I did not think to sail with you, dear friend,
Over the waters of this charméd bay,
And bring you to my summer home, to spend
Together such a sweet and sunny day.
As we sped on, a shadowy fear there lay
Half o'er my hope, that accident might scrawl
The new-turned leaf in this fair book of May.
But thanks to the kind powers, I tasted all
For which I longed; and in these grape-vine bowers
Upon the terrace by the sea, I felt
All harmonies of nature blend with ours,
And in the fleeting moments calmly melt,
While yon blue waves and purple mountain stood
Wrapt in the soft light of our genial mood.
Sorrento, Italy, May, 1848.

294

TO W. W. S.

So many years have passed, so far away
You seem, since arm in arm and eye to eye
We talked together, while the great blue sky
Of Rome smiled over us day after day,
Or on the flower-starred villa grounds we lay
Beneath the pines, while poesy and art
And mirth lent us one common mind and heart
So long ago! while we are growing gray,
And neither knows the life the other leads,
Shut in our separate spheres of thought and change.
Friend of my youth, how oft my spirit needs
The old, responsive voice!
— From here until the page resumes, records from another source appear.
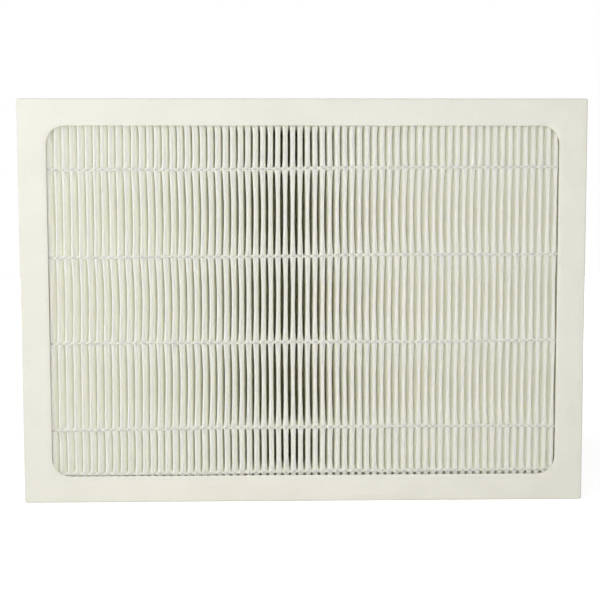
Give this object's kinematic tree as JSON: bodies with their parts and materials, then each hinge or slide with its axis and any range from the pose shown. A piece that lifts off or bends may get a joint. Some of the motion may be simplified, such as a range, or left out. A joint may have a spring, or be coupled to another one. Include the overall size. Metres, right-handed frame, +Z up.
{
  "type": "air purifier filter",
  "caption": "Flat rectangular air filter cassette with upright pleats held by thin glue lines in a folded board frame with a rounded window.",
  "frame": {"origin": "on the surface that the cassette stands on, under the middle of its box, gasket included", "axes": "+X across the cassette to its right seen from the front, +Y from the front flange back to the gasket, +Z up along the pleats"},
  "size_m": [0.4, 0.054, 0.286],
  "materials": {
    "frame_board": "matte coated paperboard, ivory white",
    "filter_paper": "matte, fibrous, off-white",
    "hot_melt": "smooth, slightly translucent white glue",
    "seal_foam": "pale closed-cell foam with a fine cell texture"
  },
  "bodies": {
    "root": {"front_frame": "frame_board", "rear_frame": "frame_board", "pleated_media": "filter_paper", "front_glue_line_1": "hot_melt", "front_glue_line_2": "hot_melt", "front_glue_line_3": "hot_melt", "front_glue_line_4": "hot_melt", "front_glue_line_5": "hot_melt", "front_glue_line_6": "hot_melt", "rear_glue_line_1": "hot_melt", "rear_glue_line_2": "hot_melt", "rear_glue_line_3": "hot_melt", "rear_glue_line_4": "hot_melt", "rear_glue_line_5": "hot_melt", "rear_glue_line_6": "hot_melt", "top_potting": "hot_melt", "bottom_potting": "hot_melt", "left_side_seal": "seal_foam", "right_side_seal": "seal_foam", "gasket_top": "seal_foam", "gasket_bottom": "seal_foam", "gasket_left": "seal_foam", "gasket_right": "seal_foam"}
  },
  "joints": []
}
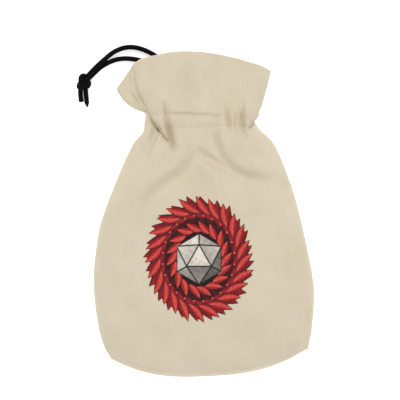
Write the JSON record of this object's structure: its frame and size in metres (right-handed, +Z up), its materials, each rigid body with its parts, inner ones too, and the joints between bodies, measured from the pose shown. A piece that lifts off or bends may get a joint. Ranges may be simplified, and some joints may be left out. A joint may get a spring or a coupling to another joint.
{
  "type": "drawstring dice bag",
  "caption": "Soft cotton drawstring pouch lying flat, with a gathered neck, a fanned header, a dark cord ending in a knot and a printed emblem on the front.",
  "frame": {"origin": "under the middle of the bag, on the surface it lies on, with the free drawstring left out", "axes": "+X across the bag to the right seam, +Y from the bottom seam to the mouth, +Z up from the surface through the front panel"},
  "size_m": [0.1195, 0.1671, 0.0187],
  "materials": {
    "cotton": "matte",
    "thread": "matte",
    "print": "matte",
    "cord": "matte"
  },
  "bodies": {
    "bag": {"front_panel": "cotton", "back_panel": "cotton", "front_facing": "cotton", "back_facing": "cotton", "bottom_seam_allowance": "cotton", "bottom_seam_stitching": "thread", "front_tunnel_stitching_lower": "thread", "front_tunnel_stitching_upper": "thread", "back_tunnel_stitching_lower": "thread", "back_tunnel_stitching_upper": "thread", "slit_binding": "thread", "printed_emblem": "print", "tunnel_cord": "cord"},
    "left_side": {"left_seam_allowance": "cotton", "left_seam_stitching": "thread"},
    "right_side": {"right_seam_allowance": "cotton", "right_seam_stitching": "thread"},
    "drawstring": {"outer_leg": "cord", "inner_leg": "cord", "stopper_knot": "cord", "short_tail": "cord", "long_tail": "cord"}
  },
  "joints": [
    {"name": "drawstring_pull", "type": "slide", "parent": "bag", "child": "drawstring", "axis": [-0.6, 0.8, 0], "range_m": [0, 0.026], "deforming": ["front_panel", "back_panel", "front_facing", "back_facing", "front_tunnel_stitching_lower", "front_tunnel_stitching_upper", "back_tunnel_stitching_lower", "back_tunnel_stitching_upper", "slit_binding", "tunnel_cord", "outer_leg", "inner_leg"]},
    {"name": "left_side_draws_in", "type": "hinge", "parent": "bag", "child": "left_side", "pos_m": [-0.0465, -0.0717, 0.005], "axis": [0, 0, -1], "range_deg": [0, 6.25]},
    {"name": "right_side_draws_in", "type": "hinge", "parent": "bag", "child": "right_side", "pos_m": [0.0526, -0.0664, 0.005], "axis": [0, 0, 1], "range_deg": [0, 6.56]}
  ],
  "couplings": [
    {"joint": "left_side_draws_in", "follows": "drawstring_pull", "rad_per_m": 4.1841},
    {"joint": "right_side_draws_in", "follows": "drawstring_pull", "rad_per_m": 4.3898}
  ]
}
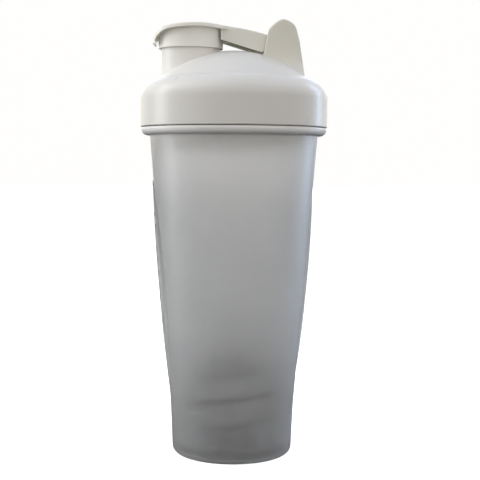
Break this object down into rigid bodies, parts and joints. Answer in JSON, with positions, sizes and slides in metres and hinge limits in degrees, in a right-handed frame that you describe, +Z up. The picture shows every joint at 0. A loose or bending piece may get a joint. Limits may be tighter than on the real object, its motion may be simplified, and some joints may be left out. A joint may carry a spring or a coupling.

Silence is strange,
That so conspires with Time. O, let us break
The spell, and speak, at least for old love's sake!
New York, April 9, 1870.

295

TO O. B. F.

To you, rejected by the church which most
Vaunts its own outgrowth from the older creeds,
Yet, jealous of God's boundless Pentecost,
Disowns all plants from its own flying seeds,
And props its stalk on formulas and texts,
Close shut from blowing winds of freer thought,—
To you, O friend, we turn, who, leaving sects
And rites outworn, have ever bravely sought
To find and lead the way to ampler heights
Of vision and of faith. Your voice we hear,
Rich with the earnest eloquence of truth;
And, following where its cheering tone invites,
The fogs of doubt disperse, the sky is clear,
And the wide prospect smiles with hope and youth.

296

TO O. B. F. (CONTINUED.)

Alone you stand, a herald of the morn
Of reason, faith, and large humanity,—
Auroral airs of earth and heaven born,
Blown from the east across time's changeful sea.
One day the world will know you, ranked with those
Who foremost in the nation's honor stand,—
The poet seers, who, as the century grows,
Give it a shape, with heart and brain and hand
Pledged to the truth. I only say what all
Will know, when clearer lamps are lit than now
In Christendom's dim crypts stand flickering low;
And fain to you would bring some coronal
Worthier than this small wreath of song I weave:
The fuller praise the riper times will give.
1870

297

YOUTH AND AGE.

When young, I slighted art, yet sighed for fame;
Dashed into careless rhyme, and toyed with thought.
When art and thoughts with age and wisdom came,
I laid aside the verse that youth had wrought.
These fruits, I said, were green, that from my bough,
When windy fancies swept, so lightly fell;
A mellower autumn sun is shining now,
That shames the cruder crop once loved so well.
Yet when it chanced some tender hearts had found
A sweeter flavor in the juiceless things
That lay in heaps neglected on the ground,
Than in the fruits the ripening season brings,
I thought, Must life retrace its pilgrimage,
And youth sing songs for youth, and age for age?